We’d grabbed a bite to eat at the Crab Inn before exploring Shanklin Old Town. While we were there we had to visit the Isle of Wight’s oldest attraction. Shanklin Chine was created by Mother Nature some two hundred years ago. This tree-lined gorge with its winding paths, waterfalls and bridges is just wonderful. There are a few parrots to see there too which POD was quite taken with (one even said “hello” to POD!) along with a lovely cafe. We managed to time our visit to Shanklin Chine with a torrential downpour but headed there anyway. I’m not sure my camera has ever been so wet but it was totally worth it and the gorge was deliciously lush. I was so tempted to head back in the evening to see the Chine Lumière but the rain was pretty relentless at that point.

We headed to the cafe in the gardens of Luccombe Manor after Shanklin Chine for a coffee and a well earned piece of cake each. It’s a gorgeous little spot with a dry area, bean bags to sit on and home-made food. We could see Shanklin beach from there and hoped to venture down the cliff steps following morning to have a look. As you can imagine, six year old POD was itching to get her bucket and spade out.

A hearty breakfast and a morning swim were on the cards before heading down to Shanklin beach. We’d woken up with the sun beaming through our bedroom window and while the gloriously blue skies weren’t expected to stay, it was great to see the sunshine. Donning wellies and clutching her bucket and spade, it took POD no time at all to walk the 160 steps to the beach. There she got stuck straight into digging and building sandcastles.

Shanklin Beach is a blue flag beach and we almost had it to ourselves bar a few surfers and walkers. Having had a dig, a wander and listened to the sound of the waves, we headed along the esplanade. There’s an adventure play area and crazy golf there along with a few surf shops. There’s a lift at Shanklin beach too and while we did think about using it to get back up top, we walked instead. You always see so much more when you’re on foot.

Having said goodbye to Shanklin, we made our way to Monkey Haven which is a rescue centre and sanctuary for primates and birds of prey. Located in Newport, there’s lots to see like gibbons, macaques, capuchins, marmosets, owls, meerkats and reptiles. There are animal talks on plus there’s an adventure playground and cafe. We managed to sample some of the local ice-cream while we were there, it was just superb.

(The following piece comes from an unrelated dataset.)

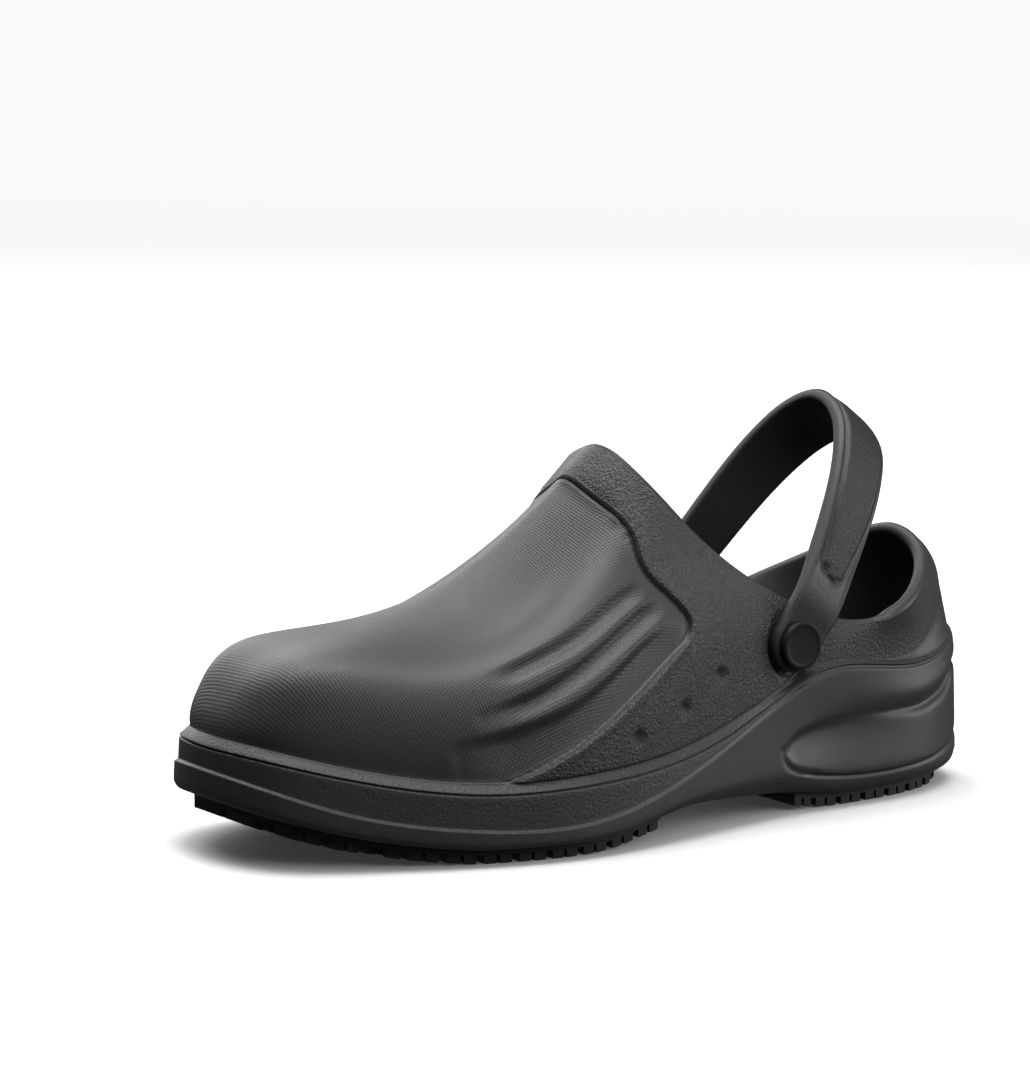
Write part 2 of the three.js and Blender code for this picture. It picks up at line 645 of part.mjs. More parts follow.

Next stop was Godsill which is known as the Isle of Wight’s prettiest village and situated between Newport and Ventnor. Seems hard to be believe but the first ever Isle of Wight Festival was held in Godsill way back in 1968. It’s a quintessentially English village with winding streets, lovely thatched cottages and quaint tea rooms serving scones. While it was fairly busy in Godsill, there’s ample parking at one end of the town so it’s an easy stop off. We enjoyed heading up towards the church as it’s much quieter and there are the most beautiful perfectly kept houses close by.

Godsill is most widely known for the detailed model village which we would liked to have seen had time allowed. We did get distracted by the enchanting Willow Tree Tea Gardens opposite though. It’s a renaissance garden with sculptures, waterfalls and hanging baskets. We got to have ploughmans and sandwiches sat on stone seats at a stone table. We discovered when we returned home it’s got less than two stars on Trip Advisor but we really enjoyed it. Reminds me of a secret garden and it surely must have an interesting history.

We had a list as long as your arm of places we wanted to see in the Isle of Wight. We only had two days there and the weather thwarted a few of our plans. We’re keen to discover the west of the island and the needles on our next visit and get to Blackgang Chine. Exploring with your own car makes it such a doddle, none of the many attractions are too far away. Once again the Isle of Wight totally captured our hearts. Until next time you beauty.

Disclaimer: Our return ferry tickets were courtesy of Red Funnel. Opinions are as always our own.